On appeal, there ought to be consideration not just of the fact of possession of the legal status of British citizenship but also of its essential attributes or qualities as things that stand to be lost (e.g., constitutive membership of the legal and political community of the United Kingdom, the right of abode in the UK, and the right to vote and elect a legislature/representative government of the UK on an equal basis with other citizens, etc.).
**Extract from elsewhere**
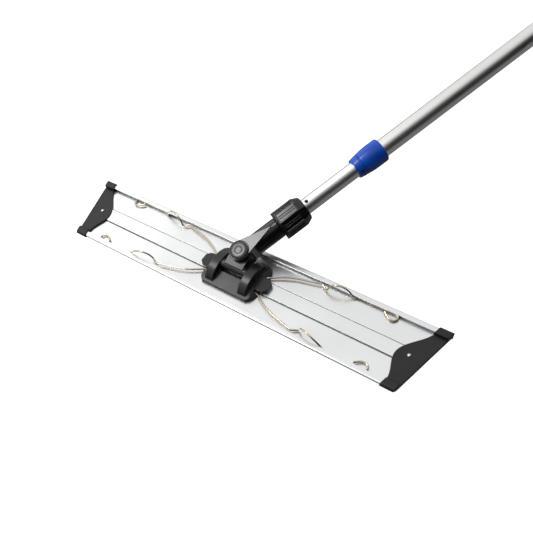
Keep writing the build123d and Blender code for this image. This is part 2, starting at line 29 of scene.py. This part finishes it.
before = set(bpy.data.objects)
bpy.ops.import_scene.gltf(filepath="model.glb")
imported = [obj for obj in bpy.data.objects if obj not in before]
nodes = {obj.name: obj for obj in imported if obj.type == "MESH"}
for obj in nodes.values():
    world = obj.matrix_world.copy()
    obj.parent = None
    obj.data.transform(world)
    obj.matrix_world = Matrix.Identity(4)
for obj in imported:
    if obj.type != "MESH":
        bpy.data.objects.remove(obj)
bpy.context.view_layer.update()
MM = 0.001

# ---- sizes shared with the CAD part, in millimetres ----
FLAT_TOP = 4.4              # top of the plate's flats
BAND_TOP = 5.85
RAIL_TOP = 9.6
HALF_WIDTH = 50.0
LIP_EDGE = 42.3
MID_REACH = 268.0
END_SLOPE = 0.28
HINGE_Z = 19.0
SWING_DISTANCE = 21.6
HINGE_TILT = radians(70.7)
SIDE_SWING = radians(26.75)

stand_dir = Vector((0, sin(HINGE_TILT), cos(HINGE_TILT)))
button_dir = Vector((0, -cos(HINGE_TILT), sin(HINGE_TILT)))
pole_dir = stand_dir * cos(SIDE_SWING) + Vector((1, 0, 0)) * sin(SIDE_SWING)
swing_point = Vector((0, 0, HINGE_Z)) + stand_dir * SWING_DISTANCE


def axes(origin, x, z):
    """Matrix of a frame from its origin, its X and its Z."""
    z = z.normalized()
    x = x.normalized()
    y = z.cross(x)
    return Matrix(((x.x, y.x, z.x, origin.x), (x.y, y.y, z.y, origin.y),
                   (x.z, y.z, z.z, origin.z), (0, 0, 0, 1)))


on_pole = axes(swing_point, button_dir, pole_dir)          # Z up the pole, X through the button
on_cheek = axes(swing_point, pole_dir, button_dir)         # Z through the button, X up the pole


# ---- materials ----

def new_material(name):
    material = bpy.data.materials.new(name)
    material.use_nodes = True
    return material, material.node_tree.nodes, material.node_tree.links


def grain_input(tree_nodes, links, scale, turn=None):
    """Object coordinates, stretched by a scale per axis and turned by a matrix first."""
    coordinates = tree_nodes.new("ShaderNodeTexCoord")
    mapping = tree_nodes.new("ShaderNodeMapping")
    mapping.inputs["Scale"].default_value = scale
    source = coordinates.outputs["Object"]
    if turn is not None:
        turning = tree_nodes.new("ShaderNodeMapping")
        turning.inputs["Rotation"].default_value = turn
        links.new(source, turning.inputs["Vector"])
        source = turning.outputs["Vector"]
    links.new(source, mapping.inputs["Vector"])
    return mapping.outputs["Vector"]


def ramp(tree_nodes, links, source, stops):
    node = tree_nodes.new("ShaderNodeValToRGB")
    while len(node.color_ramp.elements) < len(stops):
        node.color_ramp.elements.new(0.5)
    for element, (place, colour) in zip(node.color_ramp.elements, stops):
        element.position = place
        element.color = (*colour, 1) if hasattr(colour, "__len__") else (colour, colour, colour, 1)
    links.new(source, node.inputs["Fac"])
    return node.outputs["Color"]


def noise(tree_nodes, links, vector, scale, detail=3.0, roughness=0.5):
    node = tree_nodes.new("ShaderNodeTexNoise")
    node.inputs["Scale"].default_value = scale
    node.inputs["Detail"].default_value = detail
    node.inputs["Roughness"].default_value = roughness
    links.new(vector, node.inputs["Vector"])
    return node.outputs["Fac"]


def bump(tree_nodes, links, height, shader, strength, distance):
    node = tree_nodes.new("ShaderNodeBump")
    node.inputs["Strength"].default_value = strength
    node.inputs["Distance"].default_value = distance
    links.new(height, node.inputs["Height"])
    links.new(node.outputs["Normal"], shader.inputs["Normal"])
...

There should be consideration of these factors (beyond the already- established fraud) that may render the exercise of the deprivation power unreasonable or disproportionate.

Such factors go beyond matters such as delay, passage of time, ill-health, etc., and engage the consideration that in a democratic society, the decision of a government (with Parliamentary warrant) to expel a citizen from the legal and community of people whom it represents and to whom it is ultimately accountable is a decision of such import that a high bar must be hurdled in order to proceed.  Such a high bar is warranted on democratic grounds, on the basis that along with other fellow citizens, a person facing citizenship deprivation is a constitutive element of the legal and political community of people who belong to the UK and who elect the Parliament and thereby choose the very government making the decision. For the government of a democratic society bound by the rule of law to decide to choose to cast out one of its citizens there ought to a high bar set as a matter of policy, thereafter great caution shown on the part of the decision-maker before making a deprivation decision and, thereafter, close scrutiny by tribunals and the courts as to rationality and proportionality with the express purpose of ensuring respect for the relationship between citizens and their government. The loss of citizenship is a thing of a different order to the loss of leave to enter or remain for a person subject to immigration control.